For Ford the goal is self-deification using antinomianism, something often found in Satanism as well (Cevjan 2023:230). In his book Apotheosis (2019) he presents ” the Luciferian 11 points of power” that aim to explain the central core of Luciferian belief. The focus is on Lucifer as rebellious and striving for autonomy, and to challenge all forms of dogmatism and authorities, and for the Luciferian to strive to self-deification (apotheosis), not to worship Lucifer or any other god. The eleven  points are referred to by the Assembly of Light-Bearers as:

The 11 Points are the basic foundation for the Luciferian Philosophy. They are non-dogmatic and adaptable to the individual to support a Left Hand Path, or self-determined path of power utilizing the continual process of Liberation, Illumination and Apotheosis (

When presenting the differences between Satanism and Luciferianism it´s necessary to remember that Satanism is here presented as the” Other,” and these divisions say little about Satanism as understood by Satanists. Satanism is an equally heterogenic phenomenon, some being materialistic while other are theistic and spiritual, and many forms of Satanism are indistinguishable from Luciferianism, with many using both to describe their practice. One reason to emphasise that there are differences is to create an identity for Luciferianism. In the case of the Neo-Luciferian Church there is an emphasis on the pre-Christian and Gnostic aspects of their teachings that are considered to distinguish their ideals about Lucifer from Satanism. A distinction between Lucifer and Satan is not uncommon and can be found in other forms of Esotericism as well as exemplified by the writings of Robert Ambelain and Jean Chaboseau where Lucifer is related to Venus and contrasted to Satan, ideas also expressed in the modernist poetry of H.D. (1886-1961) (Robinson 2016:107). Luciferians then tend to see Lucifer as less based on Christianity than Satan. While historically indistinguishable, Luciferianism and Satanism have begun to develop as two different forms of spirituality and many Luciferians regard their traditions to be distinct, we need to treat it as such.


While there is no symbol of Luciferianism that is accepted by all, many Luciferians use the seal of Lucifer as a symbol for Lucifer. The symbol was part of the seal of Lucifer originally used in the Grimorium Verum from the eighteenth century onward and has been used by both Michael Ford and Asenath Mason. It has today become one of the most popular symbols for Lucifer and has also been adopted by the Swiz avantgarde metal band Zeal and Ardor who present Lucifer as a force against oppression and subjugation (Zeal and Ardor website. n.d.).


Specific Luciferian groups have distinct rituals, and these also vary in the importance they play. Some, like the Neo-Luciferian Church, uses as structure that are well familiar from other forms of esoteric orders, like co-Masonic orders such as the Ordo Templi Orientis but encourage their members to develop their own understanding and practice. Michael Ford has published extensive ritual writings, often following a ceremonial magical format, often with inspiration from traditional European grimoires and references to non-Wiccan forms of Witchcraft, like those of the Cultus Sabbati.
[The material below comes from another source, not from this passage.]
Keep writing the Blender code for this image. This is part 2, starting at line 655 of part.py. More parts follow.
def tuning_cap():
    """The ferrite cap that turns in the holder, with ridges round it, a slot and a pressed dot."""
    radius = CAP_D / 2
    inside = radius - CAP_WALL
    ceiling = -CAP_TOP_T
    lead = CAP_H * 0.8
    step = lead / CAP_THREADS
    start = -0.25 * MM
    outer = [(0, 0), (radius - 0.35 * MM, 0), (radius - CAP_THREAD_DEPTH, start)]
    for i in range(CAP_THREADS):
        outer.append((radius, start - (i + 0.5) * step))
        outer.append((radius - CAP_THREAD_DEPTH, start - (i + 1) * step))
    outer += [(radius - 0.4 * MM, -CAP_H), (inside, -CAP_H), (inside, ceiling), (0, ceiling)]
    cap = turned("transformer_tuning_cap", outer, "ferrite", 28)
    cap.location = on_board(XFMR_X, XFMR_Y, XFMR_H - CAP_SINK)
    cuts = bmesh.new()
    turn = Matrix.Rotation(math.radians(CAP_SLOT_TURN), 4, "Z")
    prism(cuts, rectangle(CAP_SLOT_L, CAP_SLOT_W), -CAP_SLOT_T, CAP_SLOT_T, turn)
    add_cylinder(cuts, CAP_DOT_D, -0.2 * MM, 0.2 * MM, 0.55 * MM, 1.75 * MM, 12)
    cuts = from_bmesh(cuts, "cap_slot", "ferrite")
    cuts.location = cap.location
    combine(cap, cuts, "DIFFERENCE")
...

Ford´s books are the most ritualistic, and we find similar formats here as in other twentieth century magical traditions, with the opening of a circle space, developing a body of light, assumption of god-forms, and invocations of “dark entities” (Cevjan 2023:232). Also, the works derived from Dragon Rouge, like those of Thomas Karlsson and Asenath Mason, contain ritual description often focused in the Qliphotic side of the tree of life, often oriented to astral work and travel. Not all Luciferians, however, are as oriented toward rituals, and some are more interested in Luciferianism as a philosophy. All forms of Luciferianism discussed here reject the use of animal sacrifice in their practice; here they are aligned with many forms of Esoteric and Occult traditions that developed in Western Europe and North America in the twentieth century, including most forms of Satanism.
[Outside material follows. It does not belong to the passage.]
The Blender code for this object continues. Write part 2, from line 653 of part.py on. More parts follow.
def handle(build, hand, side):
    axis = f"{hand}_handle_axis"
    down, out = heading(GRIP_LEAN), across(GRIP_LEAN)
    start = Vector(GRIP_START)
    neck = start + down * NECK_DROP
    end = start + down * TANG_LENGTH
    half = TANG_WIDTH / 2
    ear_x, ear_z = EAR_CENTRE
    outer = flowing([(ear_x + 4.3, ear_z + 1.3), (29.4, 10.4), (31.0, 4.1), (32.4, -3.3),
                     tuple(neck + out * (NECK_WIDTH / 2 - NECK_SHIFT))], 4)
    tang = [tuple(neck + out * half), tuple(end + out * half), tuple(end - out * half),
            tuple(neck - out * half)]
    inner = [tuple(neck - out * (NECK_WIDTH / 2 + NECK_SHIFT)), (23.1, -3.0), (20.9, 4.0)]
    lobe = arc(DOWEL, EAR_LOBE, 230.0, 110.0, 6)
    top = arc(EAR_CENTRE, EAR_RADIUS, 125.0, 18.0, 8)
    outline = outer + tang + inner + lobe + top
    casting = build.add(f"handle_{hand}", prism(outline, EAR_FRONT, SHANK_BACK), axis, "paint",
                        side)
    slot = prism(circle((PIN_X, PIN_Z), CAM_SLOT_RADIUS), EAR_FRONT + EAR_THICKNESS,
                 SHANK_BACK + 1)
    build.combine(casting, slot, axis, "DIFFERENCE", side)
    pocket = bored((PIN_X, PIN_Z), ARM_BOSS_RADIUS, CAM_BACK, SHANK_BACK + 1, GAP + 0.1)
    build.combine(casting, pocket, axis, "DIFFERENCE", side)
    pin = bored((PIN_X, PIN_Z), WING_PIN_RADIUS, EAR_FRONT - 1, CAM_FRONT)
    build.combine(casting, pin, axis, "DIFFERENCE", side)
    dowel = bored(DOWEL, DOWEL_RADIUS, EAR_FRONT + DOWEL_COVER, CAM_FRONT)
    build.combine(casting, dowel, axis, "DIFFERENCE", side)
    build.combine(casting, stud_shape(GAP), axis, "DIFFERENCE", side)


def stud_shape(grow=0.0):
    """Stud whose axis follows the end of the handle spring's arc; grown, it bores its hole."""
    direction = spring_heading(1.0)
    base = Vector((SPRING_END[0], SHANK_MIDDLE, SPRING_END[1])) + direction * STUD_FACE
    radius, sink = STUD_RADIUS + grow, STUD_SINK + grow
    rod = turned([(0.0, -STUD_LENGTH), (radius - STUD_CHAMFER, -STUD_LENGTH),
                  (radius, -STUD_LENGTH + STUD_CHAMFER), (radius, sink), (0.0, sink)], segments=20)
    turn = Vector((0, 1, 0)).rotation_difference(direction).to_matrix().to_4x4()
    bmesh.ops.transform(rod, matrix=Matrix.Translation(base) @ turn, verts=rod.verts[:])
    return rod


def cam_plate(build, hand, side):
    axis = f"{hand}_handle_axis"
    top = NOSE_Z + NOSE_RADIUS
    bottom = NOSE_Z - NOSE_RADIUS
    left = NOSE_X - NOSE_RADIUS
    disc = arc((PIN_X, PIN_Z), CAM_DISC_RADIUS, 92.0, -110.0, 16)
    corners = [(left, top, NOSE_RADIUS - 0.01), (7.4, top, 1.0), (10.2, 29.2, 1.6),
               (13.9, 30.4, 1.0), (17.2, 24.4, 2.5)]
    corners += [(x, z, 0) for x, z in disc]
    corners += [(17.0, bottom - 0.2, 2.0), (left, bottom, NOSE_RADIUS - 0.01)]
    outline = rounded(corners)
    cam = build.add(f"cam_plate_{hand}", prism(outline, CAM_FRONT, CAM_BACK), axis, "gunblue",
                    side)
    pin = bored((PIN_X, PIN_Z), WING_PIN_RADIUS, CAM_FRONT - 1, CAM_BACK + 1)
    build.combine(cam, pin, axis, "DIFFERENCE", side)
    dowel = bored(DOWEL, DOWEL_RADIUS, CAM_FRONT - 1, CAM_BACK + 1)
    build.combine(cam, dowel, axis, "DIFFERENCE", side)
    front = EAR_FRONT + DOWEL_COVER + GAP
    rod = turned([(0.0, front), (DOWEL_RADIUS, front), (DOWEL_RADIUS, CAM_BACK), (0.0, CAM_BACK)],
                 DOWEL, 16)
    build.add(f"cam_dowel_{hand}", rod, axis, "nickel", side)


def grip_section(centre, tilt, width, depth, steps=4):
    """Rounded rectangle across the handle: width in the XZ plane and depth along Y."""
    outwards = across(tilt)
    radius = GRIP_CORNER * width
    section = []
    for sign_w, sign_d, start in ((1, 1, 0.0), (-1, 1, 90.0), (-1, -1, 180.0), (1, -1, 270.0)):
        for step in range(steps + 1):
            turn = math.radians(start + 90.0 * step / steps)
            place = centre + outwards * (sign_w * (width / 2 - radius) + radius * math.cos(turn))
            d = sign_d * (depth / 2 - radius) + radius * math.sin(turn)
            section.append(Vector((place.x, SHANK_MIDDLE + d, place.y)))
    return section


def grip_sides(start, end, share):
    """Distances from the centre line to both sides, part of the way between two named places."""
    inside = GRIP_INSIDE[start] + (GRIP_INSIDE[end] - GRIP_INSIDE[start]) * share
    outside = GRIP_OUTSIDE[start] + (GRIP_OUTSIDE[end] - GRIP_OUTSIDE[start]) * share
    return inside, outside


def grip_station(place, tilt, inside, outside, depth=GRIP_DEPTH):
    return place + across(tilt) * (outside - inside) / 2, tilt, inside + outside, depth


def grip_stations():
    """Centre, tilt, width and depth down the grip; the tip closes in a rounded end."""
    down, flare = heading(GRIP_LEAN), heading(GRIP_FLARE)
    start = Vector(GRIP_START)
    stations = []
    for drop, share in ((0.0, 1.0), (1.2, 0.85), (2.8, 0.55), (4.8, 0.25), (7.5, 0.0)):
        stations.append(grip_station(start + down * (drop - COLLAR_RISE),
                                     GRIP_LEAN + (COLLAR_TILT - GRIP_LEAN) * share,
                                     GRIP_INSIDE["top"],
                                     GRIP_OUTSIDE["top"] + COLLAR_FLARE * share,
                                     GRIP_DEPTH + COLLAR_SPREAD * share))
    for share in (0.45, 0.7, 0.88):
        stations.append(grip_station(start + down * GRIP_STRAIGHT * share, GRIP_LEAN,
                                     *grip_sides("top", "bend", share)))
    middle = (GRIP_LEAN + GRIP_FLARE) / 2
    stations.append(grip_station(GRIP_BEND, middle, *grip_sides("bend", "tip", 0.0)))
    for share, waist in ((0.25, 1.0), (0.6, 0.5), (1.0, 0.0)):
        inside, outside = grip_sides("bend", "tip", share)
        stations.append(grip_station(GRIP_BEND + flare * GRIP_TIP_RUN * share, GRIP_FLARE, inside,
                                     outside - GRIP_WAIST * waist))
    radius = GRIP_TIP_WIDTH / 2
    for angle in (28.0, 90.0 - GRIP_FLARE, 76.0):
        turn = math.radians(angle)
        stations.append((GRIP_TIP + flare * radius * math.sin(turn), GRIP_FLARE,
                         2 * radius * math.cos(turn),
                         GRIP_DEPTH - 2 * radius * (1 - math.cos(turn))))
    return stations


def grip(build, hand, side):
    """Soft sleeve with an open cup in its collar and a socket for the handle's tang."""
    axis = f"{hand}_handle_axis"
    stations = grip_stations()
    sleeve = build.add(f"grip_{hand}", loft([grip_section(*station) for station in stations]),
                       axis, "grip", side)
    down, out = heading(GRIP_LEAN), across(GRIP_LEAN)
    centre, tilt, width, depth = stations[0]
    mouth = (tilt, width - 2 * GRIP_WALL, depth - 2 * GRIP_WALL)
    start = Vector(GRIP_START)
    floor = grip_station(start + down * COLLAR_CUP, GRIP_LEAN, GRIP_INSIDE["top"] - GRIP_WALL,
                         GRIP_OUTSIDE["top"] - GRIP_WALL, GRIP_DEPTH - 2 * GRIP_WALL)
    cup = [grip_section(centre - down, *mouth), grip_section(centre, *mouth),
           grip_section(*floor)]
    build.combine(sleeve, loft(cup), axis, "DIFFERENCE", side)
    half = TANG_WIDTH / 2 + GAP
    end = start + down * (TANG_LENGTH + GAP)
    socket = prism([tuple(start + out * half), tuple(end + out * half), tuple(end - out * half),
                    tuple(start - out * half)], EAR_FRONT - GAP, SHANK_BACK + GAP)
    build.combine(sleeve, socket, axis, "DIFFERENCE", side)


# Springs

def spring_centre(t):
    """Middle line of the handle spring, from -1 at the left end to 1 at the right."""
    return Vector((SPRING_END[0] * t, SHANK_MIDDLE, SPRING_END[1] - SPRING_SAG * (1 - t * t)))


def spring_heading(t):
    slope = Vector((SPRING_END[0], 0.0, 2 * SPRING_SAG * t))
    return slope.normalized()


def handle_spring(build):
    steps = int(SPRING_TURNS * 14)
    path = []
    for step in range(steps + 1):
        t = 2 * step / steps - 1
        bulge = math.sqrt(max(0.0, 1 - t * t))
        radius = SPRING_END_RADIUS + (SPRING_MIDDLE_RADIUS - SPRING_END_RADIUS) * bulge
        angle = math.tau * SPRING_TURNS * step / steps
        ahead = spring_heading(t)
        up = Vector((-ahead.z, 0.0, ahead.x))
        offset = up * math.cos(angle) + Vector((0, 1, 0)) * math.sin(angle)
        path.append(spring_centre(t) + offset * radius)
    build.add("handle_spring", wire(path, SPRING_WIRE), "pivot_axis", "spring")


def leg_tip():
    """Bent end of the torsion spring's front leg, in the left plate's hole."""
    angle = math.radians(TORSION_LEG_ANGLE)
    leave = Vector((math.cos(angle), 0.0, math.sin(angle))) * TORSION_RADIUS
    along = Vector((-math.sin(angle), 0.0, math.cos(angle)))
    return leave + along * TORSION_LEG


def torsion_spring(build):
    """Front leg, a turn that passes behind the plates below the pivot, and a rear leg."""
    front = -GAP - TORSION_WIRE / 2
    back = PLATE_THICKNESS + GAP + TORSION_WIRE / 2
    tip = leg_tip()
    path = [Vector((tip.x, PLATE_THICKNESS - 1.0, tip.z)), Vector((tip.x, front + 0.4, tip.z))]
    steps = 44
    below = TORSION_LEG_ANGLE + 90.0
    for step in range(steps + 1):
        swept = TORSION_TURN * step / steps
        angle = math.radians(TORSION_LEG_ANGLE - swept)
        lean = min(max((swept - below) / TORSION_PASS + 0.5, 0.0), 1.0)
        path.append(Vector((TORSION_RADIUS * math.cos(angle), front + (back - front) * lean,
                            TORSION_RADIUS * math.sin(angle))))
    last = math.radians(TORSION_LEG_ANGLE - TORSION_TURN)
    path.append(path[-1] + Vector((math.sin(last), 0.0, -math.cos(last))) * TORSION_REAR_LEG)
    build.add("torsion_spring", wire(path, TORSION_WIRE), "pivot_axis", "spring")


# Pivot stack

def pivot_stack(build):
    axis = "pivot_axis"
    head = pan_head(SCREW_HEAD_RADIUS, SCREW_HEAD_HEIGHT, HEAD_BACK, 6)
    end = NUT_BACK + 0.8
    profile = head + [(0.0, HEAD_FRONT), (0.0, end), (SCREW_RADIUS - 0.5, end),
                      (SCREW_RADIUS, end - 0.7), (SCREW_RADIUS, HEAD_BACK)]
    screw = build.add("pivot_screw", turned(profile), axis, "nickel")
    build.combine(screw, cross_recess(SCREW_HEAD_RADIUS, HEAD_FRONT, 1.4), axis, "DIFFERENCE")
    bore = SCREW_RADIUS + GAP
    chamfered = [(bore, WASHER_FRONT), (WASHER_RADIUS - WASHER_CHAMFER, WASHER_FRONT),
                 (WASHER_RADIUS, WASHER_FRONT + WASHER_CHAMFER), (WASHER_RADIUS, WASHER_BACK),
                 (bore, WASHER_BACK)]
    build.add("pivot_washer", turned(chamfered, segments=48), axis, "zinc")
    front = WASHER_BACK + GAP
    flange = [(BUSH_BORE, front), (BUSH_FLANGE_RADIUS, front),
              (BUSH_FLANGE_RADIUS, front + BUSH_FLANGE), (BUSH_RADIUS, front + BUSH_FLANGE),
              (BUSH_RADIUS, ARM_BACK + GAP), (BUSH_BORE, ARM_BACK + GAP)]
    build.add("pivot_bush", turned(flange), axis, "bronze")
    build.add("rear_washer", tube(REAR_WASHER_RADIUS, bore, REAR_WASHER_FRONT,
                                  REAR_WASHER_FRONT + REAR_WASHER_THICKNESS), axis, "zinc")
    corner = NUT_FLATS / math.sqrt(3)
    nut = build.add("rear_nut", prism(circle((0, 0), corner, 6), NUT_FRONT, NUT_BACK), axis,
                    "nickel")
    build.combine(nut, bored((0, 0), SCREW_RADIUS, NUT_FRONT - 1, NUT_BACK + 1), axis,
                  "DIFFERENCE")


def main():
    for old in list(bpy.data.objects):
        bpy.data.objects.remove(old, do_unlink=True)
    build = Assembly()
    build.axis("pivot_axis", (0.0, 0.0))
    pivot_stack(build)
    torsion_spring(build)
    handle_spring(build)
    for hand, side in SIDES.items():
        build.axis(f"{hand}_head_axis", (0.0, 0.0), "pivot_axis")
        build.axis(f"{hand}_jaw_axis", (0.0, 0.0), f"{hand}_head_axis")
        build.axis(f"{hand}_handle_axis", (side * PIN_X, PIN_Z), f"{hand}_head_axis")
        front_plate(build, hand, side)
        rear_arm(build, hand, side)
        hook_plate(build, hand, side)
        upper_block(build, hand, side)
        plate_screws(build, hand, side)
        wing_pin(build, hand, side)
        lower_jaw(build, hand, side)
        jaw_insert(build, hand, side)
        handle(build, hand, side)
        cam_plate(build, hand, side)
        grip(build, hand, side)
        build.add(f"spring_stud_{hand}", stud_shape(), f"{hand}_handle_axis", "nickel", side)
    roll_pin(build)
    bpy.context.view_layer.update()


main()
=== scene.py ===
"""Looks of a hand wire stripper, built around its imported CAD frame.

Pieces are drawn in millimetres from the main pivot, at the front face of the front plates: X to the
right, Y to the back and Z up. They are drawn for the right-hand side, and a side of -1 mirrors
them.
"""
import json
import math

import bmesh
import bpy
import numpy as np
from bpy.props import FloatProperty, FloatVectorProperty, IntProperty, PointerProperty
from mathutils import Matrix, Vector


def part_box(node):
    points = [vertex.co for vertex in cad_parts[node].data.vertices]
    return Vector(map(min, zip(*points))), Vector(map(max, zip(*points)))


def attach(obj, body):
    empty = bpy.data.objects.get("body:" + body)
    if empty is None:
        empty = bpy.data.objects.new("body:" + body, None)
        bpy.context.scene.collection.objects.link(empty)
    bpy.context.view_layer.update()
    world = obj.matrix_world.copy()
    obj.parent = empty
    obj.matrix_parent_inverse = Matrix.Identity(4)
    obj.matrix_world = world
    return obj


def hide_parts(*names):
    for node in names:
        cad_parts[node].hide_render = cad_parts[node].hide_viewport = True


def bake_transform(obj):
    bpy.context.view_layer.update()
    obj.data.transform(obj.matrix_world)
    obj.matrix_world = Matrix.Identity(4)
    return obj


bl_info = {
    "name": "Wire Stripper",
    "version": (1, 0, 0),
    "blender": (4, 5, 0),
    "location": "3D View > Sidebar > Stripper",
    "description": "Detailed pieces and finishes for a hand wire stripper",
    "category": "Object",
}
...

There are different forms of Luciferian organization, and most Luciferians are probably not even members of a Luciferian organization, which in any event tend to be small, but rather practice alone as a private form of spirituality. An important area for Luciferians to meet is online on platforms like Facebook and Discord groups that can have several thousands of members. Still, this is a poor indication on the level of interest. Organized Luciferian groups many use the structure from co-Masonry and Ceremonial Magical groups like the Hermetic order of the Golden Dawn with fixed degrees. This is mixed with a rejection of authority that can appear paradoxical. Organizations like Assembly of Light Bearers and Temple of Ascending Flame both reject a traditional form of organization and don´t offer conventional forms of membership, being more of a network. Many Luciferian organizations are local in their activities, like the Neo-Luciferian Church, so most Luciferians will work solitary or be members on non-Luciferian groups that still are open to such approaches. There currently are no central figure that can be said to represent most Luciferians.
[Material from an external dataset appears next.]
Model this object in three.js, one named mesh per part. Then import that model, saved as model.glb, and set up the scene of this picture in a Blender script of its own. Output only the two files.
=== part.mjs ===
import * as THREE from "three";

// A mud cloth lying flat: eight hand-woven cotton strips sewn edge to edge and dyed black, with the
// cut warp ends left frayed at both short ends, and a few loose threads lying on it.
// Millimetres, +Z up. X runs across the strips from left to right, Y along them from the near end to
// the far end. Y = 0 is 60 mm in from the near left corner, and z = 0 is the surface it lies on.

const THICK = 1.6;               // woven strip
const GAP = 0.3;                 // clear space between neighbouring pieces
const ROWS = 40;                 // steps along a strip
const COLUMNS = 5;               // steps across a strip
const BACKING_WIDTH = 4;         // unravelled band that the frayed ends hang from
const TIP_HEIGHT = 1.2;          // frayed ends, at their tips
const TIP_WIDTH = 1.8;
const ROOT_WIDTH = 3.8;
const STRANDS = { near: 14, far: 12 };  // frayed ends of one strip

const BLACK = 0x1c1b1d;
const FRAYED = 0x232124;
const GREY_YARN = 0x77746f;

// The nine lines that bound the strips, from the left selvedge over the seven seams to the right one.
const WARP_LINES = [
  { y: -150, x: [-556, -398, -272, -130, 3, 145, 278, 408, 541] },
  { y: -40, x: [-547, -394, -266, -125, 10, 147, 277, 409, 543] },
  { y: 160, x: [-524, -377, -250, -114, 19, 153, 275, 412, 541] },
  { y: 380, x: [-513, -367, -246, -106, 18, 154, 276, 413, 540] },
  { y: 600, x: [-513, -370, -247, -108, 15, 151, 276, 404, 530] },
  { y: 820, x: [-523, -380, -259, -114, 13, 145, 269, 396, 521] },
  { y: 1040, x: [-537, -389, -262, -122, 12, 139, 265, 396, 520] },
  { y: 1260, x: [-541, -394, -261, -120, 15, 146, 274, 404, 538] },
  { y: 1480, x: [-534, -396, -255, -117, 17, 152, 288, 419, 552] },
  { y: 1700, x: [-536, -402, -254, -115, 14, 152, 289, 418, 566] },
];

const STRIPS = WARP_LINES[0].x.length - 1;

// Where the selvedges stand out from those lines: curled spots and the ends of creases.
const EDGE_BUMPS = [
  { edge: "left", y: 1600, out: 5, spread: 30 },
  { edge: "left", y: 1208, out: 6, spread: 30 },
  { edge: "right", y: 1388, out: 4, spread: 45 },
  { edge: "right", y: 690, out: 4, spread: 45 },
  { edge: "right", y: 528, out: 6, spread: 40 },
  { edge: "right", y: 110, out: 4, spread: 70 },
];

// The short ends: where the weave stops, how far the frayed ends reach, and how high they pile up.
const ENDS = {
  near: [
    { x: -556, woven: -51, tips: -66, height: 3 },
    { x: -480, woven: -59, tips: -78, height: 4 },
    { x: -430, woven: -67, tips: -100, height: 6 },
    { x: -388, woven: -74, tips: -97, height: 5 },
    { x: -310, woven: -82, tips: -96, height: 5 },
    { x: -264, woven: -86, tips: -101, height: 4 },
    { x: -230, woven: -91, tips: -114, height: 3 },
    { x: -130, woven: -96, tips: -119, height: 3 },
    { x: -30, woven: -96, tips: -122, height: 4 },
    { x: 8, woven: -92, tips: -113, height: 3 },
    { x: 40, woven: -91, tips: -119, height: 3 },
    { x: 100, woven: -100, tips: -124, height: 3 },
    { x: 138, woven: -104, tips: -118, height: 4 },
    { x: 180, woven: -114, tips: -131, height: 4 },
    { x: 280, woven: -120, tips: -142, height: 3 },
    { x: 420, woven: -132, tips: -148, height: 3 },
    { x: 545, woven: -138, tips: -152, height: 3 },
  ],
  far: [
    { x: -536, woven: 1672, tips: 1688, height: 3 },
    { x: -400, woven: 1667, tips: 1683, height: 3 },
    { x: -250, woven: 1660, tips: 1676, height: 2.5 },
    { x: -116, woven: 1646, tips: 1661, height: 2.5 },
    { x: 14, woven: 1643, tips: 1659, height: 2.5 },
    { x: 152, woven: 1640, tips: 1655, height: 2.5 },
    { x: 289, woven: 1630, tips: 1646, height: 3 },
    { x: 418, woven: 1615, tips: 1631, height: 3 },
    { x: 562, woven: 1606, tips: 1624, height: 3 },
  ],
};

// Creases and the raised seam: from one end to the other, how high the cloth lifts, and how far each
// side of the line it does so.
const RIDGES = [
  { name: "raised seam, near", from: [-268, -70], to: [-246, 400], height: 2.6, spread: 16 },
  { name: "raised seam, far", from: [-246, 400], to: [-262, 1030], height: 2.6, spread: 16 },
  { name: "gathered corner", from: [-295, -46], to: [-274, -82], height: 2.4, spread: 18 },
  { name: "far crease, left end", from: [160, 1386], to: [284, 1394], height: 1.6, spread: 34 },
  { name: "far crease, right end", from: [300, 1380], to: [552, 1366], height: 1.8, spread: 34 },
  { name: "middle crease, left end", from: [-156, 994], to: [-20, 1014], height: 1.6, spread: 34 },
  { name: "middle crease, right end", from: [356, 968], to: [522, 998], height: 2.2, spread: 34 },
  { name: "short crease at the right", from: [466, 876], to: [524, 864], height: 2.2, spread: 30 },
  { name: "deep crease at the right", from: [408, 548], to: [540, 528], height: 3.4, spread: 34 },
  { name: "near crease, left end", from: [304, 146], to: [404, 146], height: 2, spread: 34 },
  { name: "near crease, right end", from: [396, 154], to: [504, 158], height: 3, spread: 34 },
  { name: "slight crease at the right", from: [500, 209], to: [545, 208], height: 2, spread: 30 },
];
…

Due to the association with Satanism, Luciferians have had to face similar forms of prejudice and hostility as Satanists. One example was the protests in Spring, Texas related to the opening of the Greater Church of Lucifer. This opposition is perhaps also a reason Luciferians have tended to distance themselves from Satanism. Like Satanism and Witchcraft, the term has its origin as an accusatory label and little if no distinction was made between Satanism and Luciferianism originally. Even within Pagan and Occult communities the use of Lucifer can be controversial and connected with black magic and Satanism. For Luciferianism this can pose a challenge in two directions, one is that the connection to Satanism means that the same stigma will become associated with them, the other is that a complete rejection of Satanism and separation of Lucifer from Christian mythology can also lead to the symbol losing meaning and cultural relevance.

While there has been controversy around individual groups using Lucifer either as their focus or as one central aspect of their practice, like the Process Church of the Final Judgment, and there have been internal conflicts, most Luciferian organisations seem to have avoided much public controversy.